There’s another layer to this as well. In predictive modeling, we have a clear ground truth to optimize for. For example, if we build a model to predict sales, we can compare our predictions to the actual sales figures and refine the model accordingly. The ‘best’ model is often clearly defined as one that minimizes or maximizes some metric – something AI can easily check without human involvement.

In causal inference, we are estimating causal effects, like the effect of price changes on sales. But we don’t have ground truth for these effects. There’s no column in our dataset that shows the true causal effects we can use to compare our model’s predictions against.

Because of this, building a strong causal model is much more problem-specific and requires continuous human judgment. It calls for a deep understanding of the data, the domain, and the assumptions being made. Because we lack strong validation procedures like with predictive modelling, tools like sensitivity analysis become a lot more important. With such approaches, there are no clear rules for what’s acceptable or not. Interpreting the results and deciding what counts as “too sensitive” is again a human call.

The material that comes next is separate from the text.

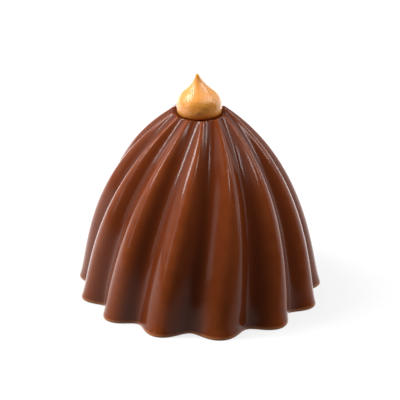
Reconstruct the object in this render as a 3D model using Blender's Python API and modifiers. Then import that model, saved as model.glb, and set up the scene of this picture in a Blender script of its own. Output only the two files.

Don’t get me wrong, AI can automate a lot of parts of the causal inference process, like the causal effect estimation procedure, or suggesting potential causal assumptions. But unlike predictive modeling, where automation can handle large parts of the process fully alone, causal inference just depends a lot more on human reasoning and involvement. That’s what makes these skills harder to fully automate.

Conclusion

In my view, learning causal inference is no longer just a bonus. It’s a skill that is, and will remain, highly relevant, and an opportunity to make yourself stand out in a job market where AI automation is starting to shake things up.